Why Our Noses Are Built the Way They Are?

By Ahmed Barakat, Communications Specialist

From bones to muscles to even fingernails, different body parts evolved to serve different purposes. In other words, there is a logic behind our anatomy: the structure of any system, organ, or tissue allows it to perform its function.

Within the inner ears, for example, there are structures referred to as hair cells. They are built and distributed in a way that allows different kinds to respond to different frequencies of sound. This connection between the distribution of hair cells and their function represents our understanding of some of the anatomical logic behind the auditory system.

When it comes to the sense of smell, however, our understanding of its logic is incomplete. Luis Saraiva, PhD, a principal investigator at Sidra Medicine and an adjunct member of Monell Chemical Senses Center, sought to make better sense of why our noses are built the way they are.

The olfactory mucosa, a region inside the uppermost part of the nose, contains the cells responsible for binding to odorants and initiating a sensation of smell when activated by the binding. These cells are known as olfactory sensory neurons, which contain olfactory receptors, responsible for the detection of odorants.

Humans, for instance, have about 400 olfactory receptor genes. When expressed, these genes produce all the olfactory receptors that allow us to experience the multitude of odors we encounter every day. But unlike what we know about the hair cells of the auditory system, the logic behind the distribution of olfactory receptors within the olfactory mucosa has remained an unsolved mystery.

The motivation behind Saraiva’s recent work was to perform a detailed analysis of how olfactory receptors are distributed along the three axes of the olfactory mucosa of mice. “Think of a map of three dimensions: front to back, top to bottom, and side to side,” said Saraiva.

“Eventually, if you can correlate the distribution of receptors to the physical or chemical properties of odorants, you can get to the fundamentals of the logic of how the olfactory system works and why it is built the way it is,” he added.

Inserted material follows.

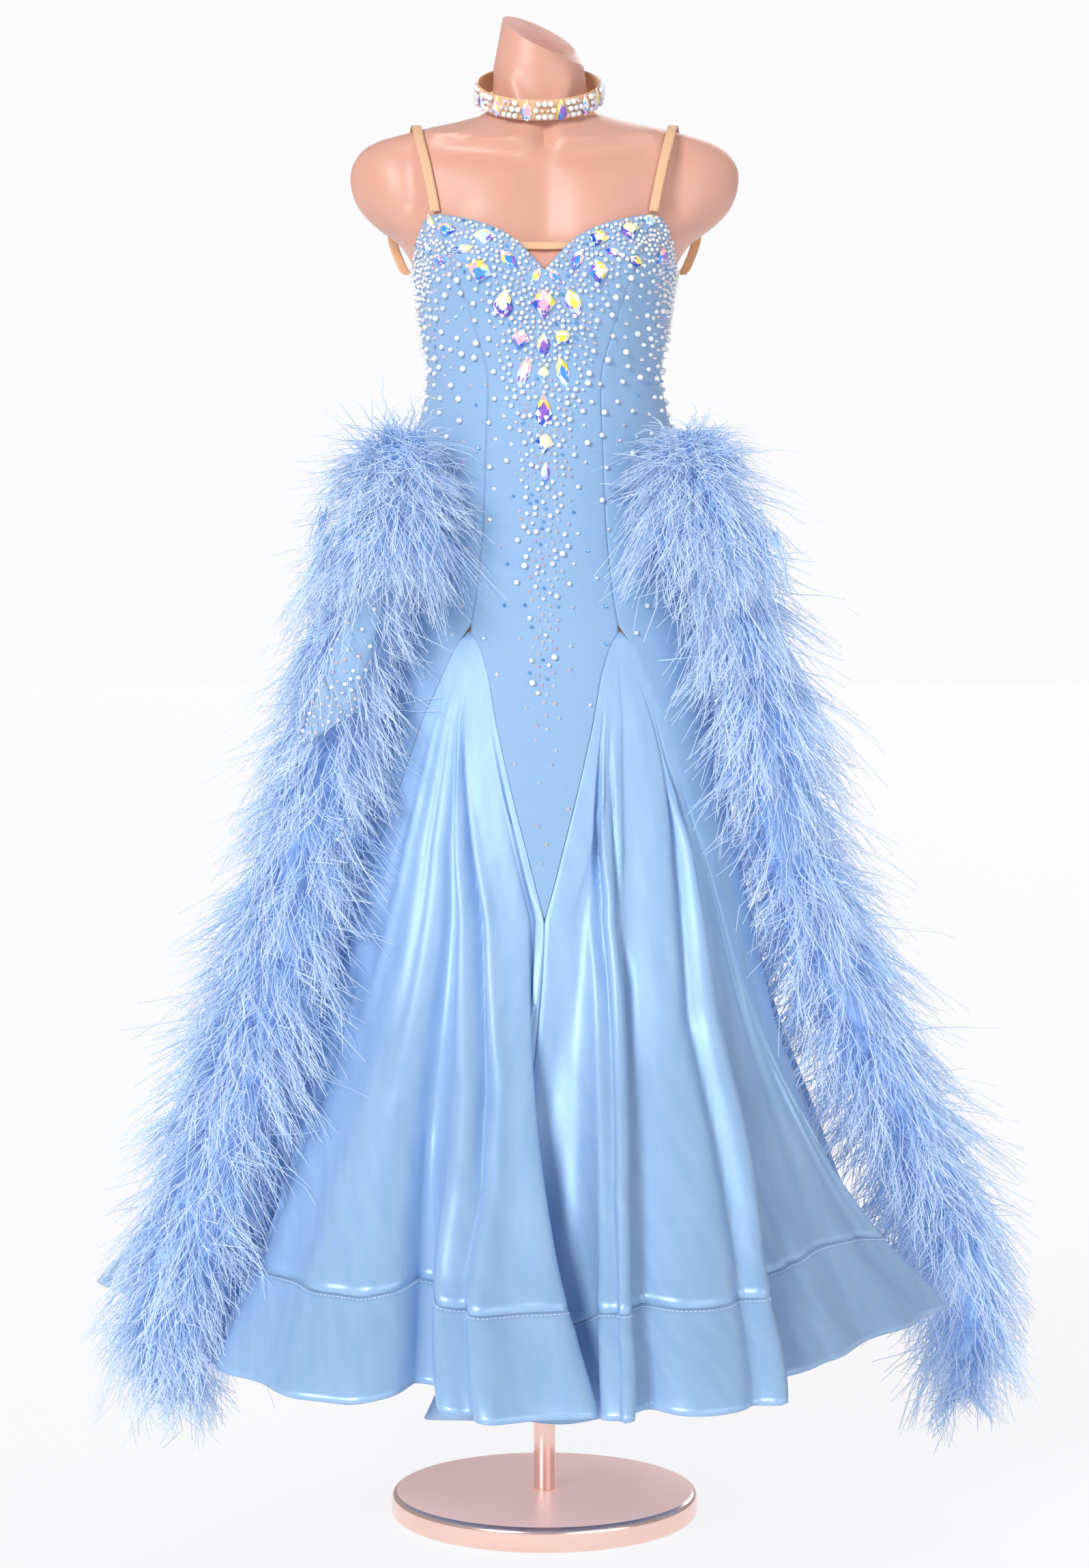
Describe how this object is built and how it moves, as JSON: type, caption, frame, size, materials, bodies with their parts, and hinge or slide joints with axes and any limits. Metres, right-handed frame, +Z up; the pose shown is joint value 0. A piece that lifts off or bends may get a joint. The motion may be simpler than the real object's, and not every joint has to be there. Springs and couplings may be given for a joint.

The international research team, composed of Saraiva and a dozen more scientists, used spatial transcriptomics and other advanced machine learning techniques to map the spatial distribution patterns of olfactory receptors. For the first time ever, such a map of the olfactory mucosa was produced in three dimensions.

The team also searched the scientific literature to identify as many odorants as possible that had been found to activate certain olfactory receptors. The effort generated the most comprehensive olfactory ligand map to date, comprised of 222 odorants that activate 153 olfactory receptors, adding up to 738 receptor-ligand pairs.

Then it was time for the researchers to investigate any correlations between the properties of odorants and the distribution of their corresponding receptors. Monell’s Joel Mainland, PhD, helped provide an extensive list of all physical and chemical properties of the 222 odorants, including information like the number of carbons or oxygens in the chemical structures of an odorant.

Again, the team employed machine learning to address whether the distribution of olfactory receptors relates to any of the odorant properties. “We came to the conclusion that all of the odorant properties that had a robust correlation with the spatial distribution of their receptors were properties related to how soluble they are in the mucus” said Saraiva.

“In other words, just like a theory from the 1970s had postulated, the olfactory mucosa is like a chromatogram,” he added. For instance, when a drop of ink falls on a piece of paper, it travels across the paper at different speeds creating regions of different shades. Similarly, odorants travel through the olfactory mucosa at different speeds. And in turn, their corresponding receptors are distributed in different zones across the mucosa in a manner that allows for capturing odorants based on how far they can travel.

This innovative study and its findings allowed the research team to put together multiple pieces of the olfactory puzzle. The work provided answers to fundamental questions and supported a decades-old theory with new, robust conclusions. Yet, the journey to a complete understanding of the sense of smell is just in its beginning!